[start PROVIDED DATA]
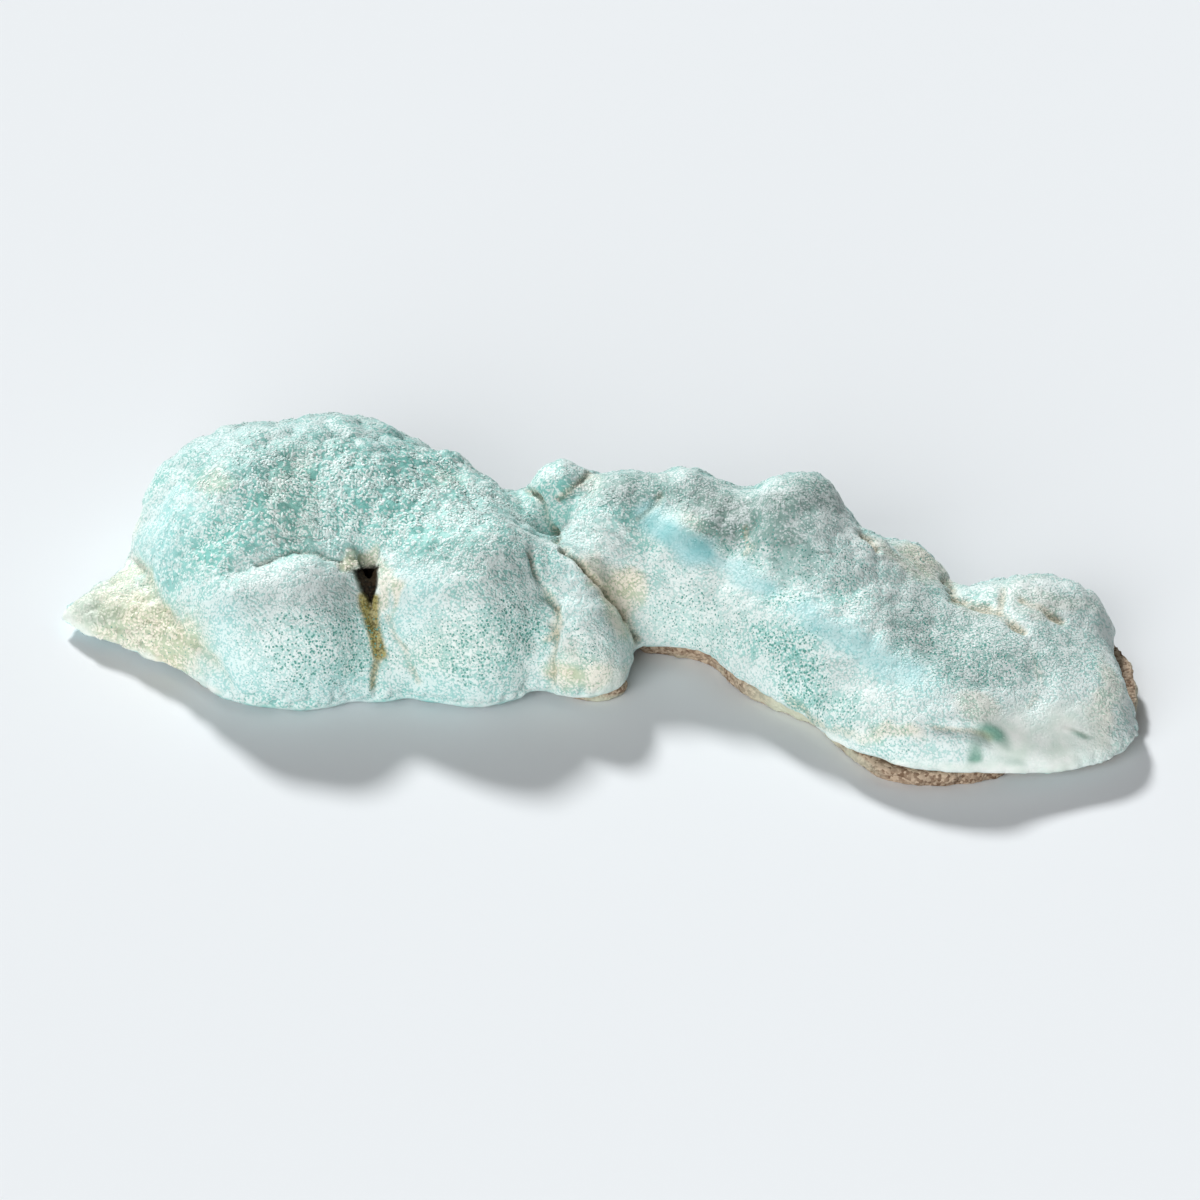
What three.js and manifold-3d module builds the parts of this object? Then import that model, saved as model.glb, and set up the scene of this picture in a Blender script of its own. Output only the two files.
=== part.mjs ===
// Blue aragonite specimen: a lobed crust of pale blue aragonite, grown on a thin plate of brown host rock.
//
// Two lobes of the crust meet in a deep crack. The left one is a broad dome with three front bulges and a
// low apron at its outer end. The right one is a long ridge that comes forward as it runs out to the right,
// with knobs along its back edge. The rock shows below the crust's front edge and at its right end.
//
// Millimetres. +X runs along the specimen's length, +Y to its back, +Z up. The finished specimen stands on
// z = 0, centred over the origin.
import * as THREE from "three";
import { mergeVertices } from "three/addons/utils/BufferGeometryUtils.js";
import { ImprovedNoise } from "three/addons/math/ImprovedNoise.js";
import Module from "manifold-3d";

const wasm = await Module();
wasm.setup();

// Driving dimensions
const LENGTH = 200; // over all, along X
const GAP = 0.3; // left between crust and rock, so that the two solids never share a face
const CRUST_CELL = 3.05; // grid step of the crust's faceted surface
const ROCK_CELL = 5; // grid step of the rock's surface
const CONTACT_CELL = 6; // grid step of the surface where crust and rock meet
const GROWTH_SPACING = 9; // distance between the small rounded growths on the crust
const GROWTH_HEIGHT = 1.0; // how far such a growth stands out on the fronts of the lobes
const GROWTH_HEIGHT_ON_TOP = 1.9; // and on their upper sides
const SWELL = 1.5; // height of the slow, broad unevenness
const SWELL_LENGTH = 15; // and the length over which it rises and falls
const ROCK_ROUGHNESS = 0.9; // height of the rock's broken bumps
const CRUST_THICKEST = 36; // no part of the specimen is taller than this

const FORM_BOTTOM = -5; // the forms run on to here below the floor before they are cut
const ROCK_TOP = 12; // the rock's form ends here, well above where it meets the crust

const CRUST_COLOUR = 0xbdd8d4;
const ROCK_COLOUR = 0x8f735a;

// The crust's lobes, in the order in which they are joined. Each is an ellipsoid: its centre, its half
// sizes, how far it is turned about Z and tipped about its own Y, in degrees, and how softly it runs into
// the ones before it, in mm. A small blend leaves a crease.
const LEFT_LOBES = [
  { name: "dome", at: [-53, 42, 4], half: [33, 31, 27], turn: 0, tip: 0, blend: 0 },
  { name: "dome_left_shoulder", at: [-67, 38, 8], half: [20, 25, 22], turn: 0, tip: 0, blend: 8 },
  { name: "dome_right_shoulder", at: [-25, 35.5, 5.5], half: [14, 21.5, 19], turn: 0, tip: 0, blend: 5 },
  { name: "dome_back_bump", at: [-50, 52, 23.5], half: [6, 6, 7], turn: 0, tip: 0, blend: 2 },
  { name: "dome_rim_bump", at: [-31, 48, 20], half: [5, 5, 7], turn: 0, tip: 0, blend: 2 },
  { name: "dome_corner_bump", at: [-80, 44, 15.5], half: [6, 8, 8], turn: 0, tip: 0, blend: 3 },
  { name: "front_bulge_left", at: [-59.5, 15, 6], half: [21, 17, 19.5], turn: -15, tip: 0, blend: 4 },
  { name: "front_bulge_middle", at: [-26, 18, 6], half: [18, 19, 21], turn: 0, tip: 0, blend: 9 },
  { name: "front_bulge_between", at: [-41, 13, 3], half: [8, 13, 13], turn: 0, tip: 0, blend: 0.8 },
  { name: "front_bulge_outer", at: [-18.5, 16, 5], half: [10, 16, 18], turn: -12, tip: 0, blend: 6 },
  { name: "front_bulge_right", at: [-4, 9.5, 4.5], half: [10.2, 10.5, 14], turn: -10, tip: 0, blend: 0.8 },
  { name: "front_bulge_right_tail", at: [-7, 20, 7], half: [8, 13, 15.5], turn: 24, tip: 0, blend: 3 },
  { name: "apron", at: [-80.5, 24.2, 2], half: [15.6, 11, 9], turn: -42, tip: 0, blend: 1 },
  { name: "apron_back", at: [-87, 29, 2], half: [10, 10, 8], turn: 0, tip: 0, blend: 3 },
  { name: "apron_tip", at: [-95.8, 26, 2.6], half: [7.2, 5.2, 3.8], turn: 0, tip: 0, blend: 5 },
  { name: "dome_back_foot", at: [-52, 61, 1], half: [27, 15, 13], turn: 6, tip: 0, blend: 4 },
  { name: "left_plate", at: [-14, 34, -1], half: [30, 22, 11], turn: 0, tip: 0, blend: 2 },
];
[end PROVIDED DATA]
Gather each line of the listing containing the word "import" and show it.

## IN RESPONSE
What three.js and manifold-3d module builds the parts of this object? Then import that model, saved as model.glb, and set up the scene of this picture in a Blender script of its own. Output only the two files.
import * as THREE from "three";
import { mergeVertices } from "three/addons/utils/BufferGeometryUtils.js";
import { ImprovedNoise } from "three/addons/math/ImprovedNoise.js";
import Module from "manifold-3d";